Overlapping laws and their application to that case produced a 55-year mandatory minimum sentence, Lee said.

U.S. District Judge Paul Cassell, now retired, lamented the law. “He looked at the law, he saw this was a manifestly unjust sentence, this man had clearly made some mistakes, and yet he didn’t deserve to be in prison until he was 80,“ Lee said Thursday.

In 2002, Salt Lake City police set up controlled drug deals between Angelos and a confidential informant, who reported to officers that Angelos had a gun but didn’t use it, according to a summary of the case from Families Against Mandatory Minimums, a group pushing to change the sentencing laws. Police later found a gun in a bag when searching Angelos’ home, FAMM said.

A jury convicted him of 13 charges, including three counts of possession of a gun in furtherance of a drug trafficking crime.

Angelos in 2004 received a five-year mandatory minimum for the first charge of possession of a firearm in furtherance of a drug trafficking crime; a consecutive 25-year sentence for the second, and another consecutive 25-year sentence for the third, FAMM said.

Lee is among dozens of people who have urged President Barack Obama to commute Angelos’ sentence.

A group of lawyers, judges, former prosecutors and others in 2013 argued that the sentence was unfair in a letter asking Obama to commute it.

“His term of imprisonment exceeds the federal sentence for, among others, an aircraft hijacker, a second-degree murderer, a kidnapper, and a child rapist,” the group wrote. “In fact, the 55-year sentence for possessing a firearm three times in connection with minor marijuana offenses is more than twice the federal sentence for a kingpin of a major drug trafficking ring in which a death results, and more than four times the sentence for a marijuana dealer who shoots an innocent person during a drug transaction.”

The case stuck with Lee after his election to the Senate.

“Judge Cassell pointed out in his opinions that his hands were tied.

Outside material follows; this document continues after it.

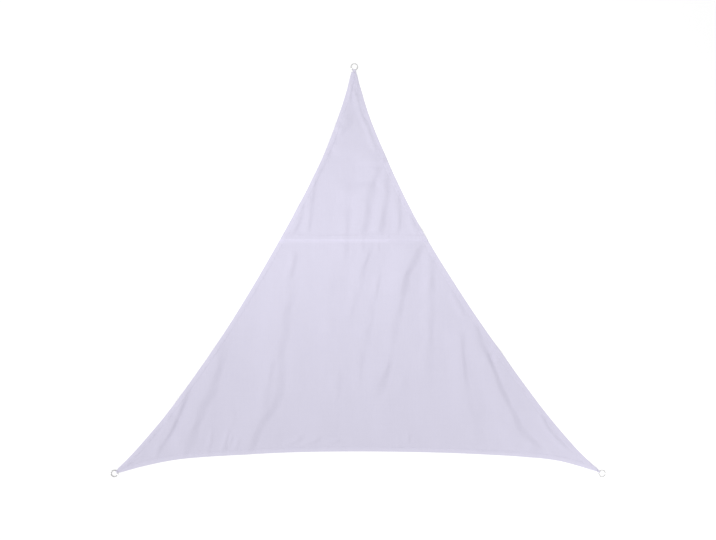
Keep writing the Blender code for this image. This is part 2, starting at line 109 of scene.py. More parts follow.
# Creases: the crest's height, the widths over which the cloth climbs on its left and falls
# on its right, and the line down the middle of the fall. Each point of the line gives x, y
# and the share of the height that the crease has there, which is none at its two ends.
Crease = namedtuple("Crease", "height rise fall line")
CREASES = (
    # the long ones, left to right across the lower panel
    Crease(0.017, 0.06, 0.028, (
        (-1.015, -0.685), (-1.04, -0.755, 0.4), (-1.073, -0.833, 1), (-1.105, -0.905, 0.5),
        (-1.138, -0.98, 1), (-1.186, -1.056, 0.5), (-1.214, -1.1, 0.5), (-1.262, -1.2),
    )),
    Crease(0.017, 0.11, 0.06, (
        (-0.775, -0.32), (-0.824, -0.48, 0.5), (-0.85, -0.6, 0.7), (-0.878, -0.69, 0.7),
        (-0.902, -0.765, 0.7), (-0.953, -0.84, 0.8), (-0.975, -0.91, 0.8), (-1.002, -0.985, 0.8),
        (-1.022, -1.045, 1), (-1.046, -1.1, 0.7), (-1.08, -1.175),
    )),
    Crease(0.016, 0.18, 0.06, (
        (-0.38, 0.18), (-0.39, 0.06, 0.35), (-0.412, -0.06, 0.4), (-0.406, -0.17, 0.5),
        (-0.434, -0.245, 0.6), (-0.44, -0.33, 0.6), (-0.442, -0.395, 0.6), (-0.466, -0.47, 0.6),
        (-0.474, -0.545, 0.6), (-0.468, -0.62, 0.6), (-0.472, -0.7, 0.5), (-0.482, -0.765, 0.6),
        (-0.52, -0.85, 0.7), (-0.574, -0.92, 0.9), (-0.61, -0.985, 1), (-0.64, -1.056, 0.9),
        (-0.668, -1.125, 0.35), (-0.688, -1.185),
    )),
    Crease(0.006, 0.04, 0.03, (
        (-0.374, 0.12), (-0.384, 0.08, 0.8), (-0.391, 0.045, 1), (-0.407, -0.02, 0.8), (-0.412, -0.08),
    )),
    Crease(0.005, 0.06, 0.034, (
        (-0.505, -0.51), (-0.524, -0.59, 1), (-0.543, -0.69, 0.6), (-0.561, -0.767, 0.9),
        (-0.566, -0.847, 0.5), (-0.594, -0.93),
    )),
    Crease(0.018, 0.15, 0.049, (
        (0.458, 0.25), (0.436, 0.212, 0.6), (0.418, 0.18, 0.65), (0.376, 0.125, 0.55),
        (0.342, 0.048, 0.85), (0.303, -0.023, 1), (0.29, -0.096, 1), (0.272, -0.17, 0.4),
        (0.262, -0.245, 0.5), (0.24, -0.32, 0.5), (0.226, -0.39, 0.4), (0.212, -0.47, 0.2),
        (0.204, -0.54, 0.35), (0.182, -0.613, 0.6), (0.154, -0.687, 0.7), (0.127, -0.76, 0.4),
        (0.09, -0.85),
    )),
    Crease(0.01, 0.055, 0.044, (
        (0.472, 0.095), (0.462, 0.051, 0.65), (0.455, -0.021, 0.55), (0.456, -0.1, 1), (0.45, -0.17, 0.5),
        (0.46, -0.245, 0.65), (0.452, -0.32, 0.65), (0.45, -0.39, 0.4), (0.45, -0.47, 0.45),
        (0.446, -0.54, 0.35), (0.446, -0.7, 0.2), (0.446, -0.8),
    )),
    Crease(0.01, 0.1, 0.04, (
        (0.64, -0.345), (0.643, -0.41, 0.8), (0.648, -0.515, 1), (0.657, -0.61, 0.8),
        (0.668, -0.687, 0.55), (0.686, -0.765, 0.35), (0.692, -0.84, 0.4), (0.725, -0.985),
    )),
    Crease(0.0155, 0.12, 0.046, (
        (0.703, -0.29), (0.73, -0.345, 0.45), (0.768, -0.465, 0.6), (0.805, -0.54, 0.8),
        (0.838, -0.613, 1), (0.866, -0.687, 0.75), (0.896, -0.765, 0.75), (0.932, -0.835, 0.5),
        (0.972, -0.91, 0.6), (1.003, -0.983, 0.7), (1.083, -1.056, 0.8), (1.14, -1.095),
    )),
    Crease(0.006, 0.035, 0.02, (
        (1.12, -0.85), (1.141, -0.909, 0.5), (1.178, -0.983, 1), (1.248, -1.056, 1), (1.282, -1.088, 0.6),
        (1.31, -1.115),
    )),
    Crease(0.004, 0.15, 0.06, ((0.845, -0.85), (0.868, -0.9, 1), (0.932, -1, 0.8), (0.965, -1.05))),
    Crease(0.005, 0.032, 0.026, (
        (0.575, -0.13), (0.602, -0.172, 1), (0.647, -0.243, 1), (0.672, -0.295),
    )),
    Crease(0.005, 0.035, 0.08, ((0.85, -0.4), (0.886, -0.478, 0.8), (0.915, -0.589, 1), (0.945, -0.69))),
    # the short ones between them, the first of which comes down from the upper panel
    Crease(0.009, 0.085, 0.036, (
        (-0.046, 0.425), (-0.054, 0.365, 0.7), (-0.06, 0.31, 0.8), (-0.068, 0.236, 1),
        (-0.07, 0.125, 0.6), (-0.076, 0.05, 0.3), (-0.078, -0.05),
    )),
    Crease(0.004, 0.03, 0.022, ((0.034, 0.24), (0.032, 0.19, 1), (0.029, 0.12, 0.6), (0.028, 0.08))),
    Crease(0.008, 0.07, 0.036, (
        (0.104, 0.2), (0.082, 0.14, 0.2), (0.064, 0.095, 0.75), (0.05, 0.051, 0.9), (0.03, -0.023, 0.8),
        (0.024, -0.09, 0.4), (0.02, -0.15),
    )),
    Crease(0.004, 0.05, 0.036, ((0.02, -0.09), (-0.009, -0.17, 1), (-0.034, -0.244, 1), (-0.05, -0.33))),
    Crease(0.003, 0.03, 0.02, ((0.131, 0.24), (0.127, 0.14, 1), (0.125, 0.08))),
    Crease(0.006, 0.045, 0.028, (
        (0.14, 0.03), (0.135, -0.023, 0.5), (0.123, -0.096, 1), (0.115, -0.15, 0.7), (0.105, -0.22),
    )),
    Crease(0.007, 0.08, 0.042, (
        (0.098, -0.17), (0.09, -0.244, 0.6), (0.084, -0.32, 0.45), (0.06, -0.39, 0.8),
        (0.056, -0.465, 0.3), (0.052, -0.52),
    )),
    Crease(0.005, 0.06, 0.032, (
        (0.034, -0.45), (0.024, -0.54, 0.8), (0.018, -0.613, 0.7), (0.018, -0.7, 0.5), (0.018, -0.83),
    )),
    Crease(0.005, 0.07, 0.034, (
        (-0.098, -0.6), (-0.113, -0.687, 1), (-0.12, -0.765, 0.6), (-0.16, -0.86),
    )),
    Crease(0.003, 0.06, 0.038, ((-0.148, -0.01), (-0.151, -0.09, 1), (-0.156, -0.2))),
    Crease(0.003, 0.07, 0.04, ((-0.146, -0.25), (-0.151, -0.32, 1), (-0.165, -0.48))),
    Crease(0.003, 0.06, 0.038, ((0.286, -0.62), (0.29, -0.687, 1), (0.277, -0.8))),
    Crease(0.004, 0.11, 0.08, ((0.695, -0.74), (0.735, -0.9, 0.6), (0.768, -1.04, 0.7), (0.785, -1.12))),
    Crease(0.004, 0.06, 0.04, (
        (-0.742, -0.82), (-0.757, -0.92, 1), (-0.766, -0.98, 0.4), (-0.772, -1.03),
    )),
    Crease(0.005, 0.03, 0.024, (
        (-1.13, -0.84), (-1.152, -0.909, 0.8), (-1.178, -0.97, 0.8), (-1.194, -1, 0.9), (-1.215, -1.05),
    )),
    Crease(0.004, 0.08, 0.06, ((-0.895, -0.55), (-0.93, -0.626, 0.8), (-0.968, -0.7, 1), (-0.99, -0.76))),
    Crease(0.004, 0.05, 0.04, (
        (-1.05, -0.96), (-1.076, -1.025, 0.9), (-1.094, -1.08, 0.8), (-1.112, -1.14),
    )),
    # drawn from the bottom hem
    Crease(0.007, 0.03, 0.024, (
        (-0.772, -0.95), (-0.793, -1.01, 0.6), (-0.806, -1.056, 1), (-0.818, -1.105, 0.6),
        (-0.832, -1.16),
    )),
    Crease(0.005, 0.028, 0.022, (
        (-0.885, -0.96), (-0.897, -1.02, 0.7), (-0.901, -1.056, 1), (-0.915, -1.105, 0.5), (-0.93, -1.16),
    )),
    Crease(0.005, 0.024, 0.022, (
        (-0.712, -1.01), (-0.727, -1.056, 1), (-0.748, -1.1, 0.5), (-0.77, -1.15),
    )),
    Crease(0.004, 0.022, 0.018, (
        (-0.76, -0.99), (-0.772, -1.035, 1), (-0.785, -1.075, 0.6), (-0.795, -1.1),
    )),
    Crease(0.006, 0.026, 0.024, (
        (-0.325, -1.02), (-0.37, -1.052, 1), (-0.425, -1.074, 0.6), (-0.47, -1.09),
    )),
    Crease(0.006, 0.026, 0.024, (
        (-0.215, -1.022), (-0.255, -1.052, 1), (-0.315, -1.074, 0.7), (-0.365, -1.092),
    )),
    Crease(0.005, 0.024, 0.02, (
        (-0.095, -1.035), (-0.13, -1.056, 1), (-0.175, -1.072, 0.6), (-0.215, -1.088),
    )),
    Crease(0.003, 0.03, 0.02, ((0.324, -0.985), (0.318, -1.035, 1), (0.31, -1.09))),
)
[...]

There was nothing he could do,” Lee said Thursday. “The only institution that could change this outcome that could change this set of laws was Congress.”

Provisions in the proposed criminal sentencing overhaul bill would give Angelos a break on the length of his incarceration.

The bill would reduce the 25-year additional sentence Angelos got for the second and third counts to 15 years. And that sentencing increase would only count for convictions prior to the new charges, not those made within the same case as happened with Angelos.

Those provisions would also apply retroactively, meaning Angelos and others sentenced under those laws could seek to have their sentences reduced.

The Senate Judiciary staff summary of those provisions calls it “The Angelos problem.”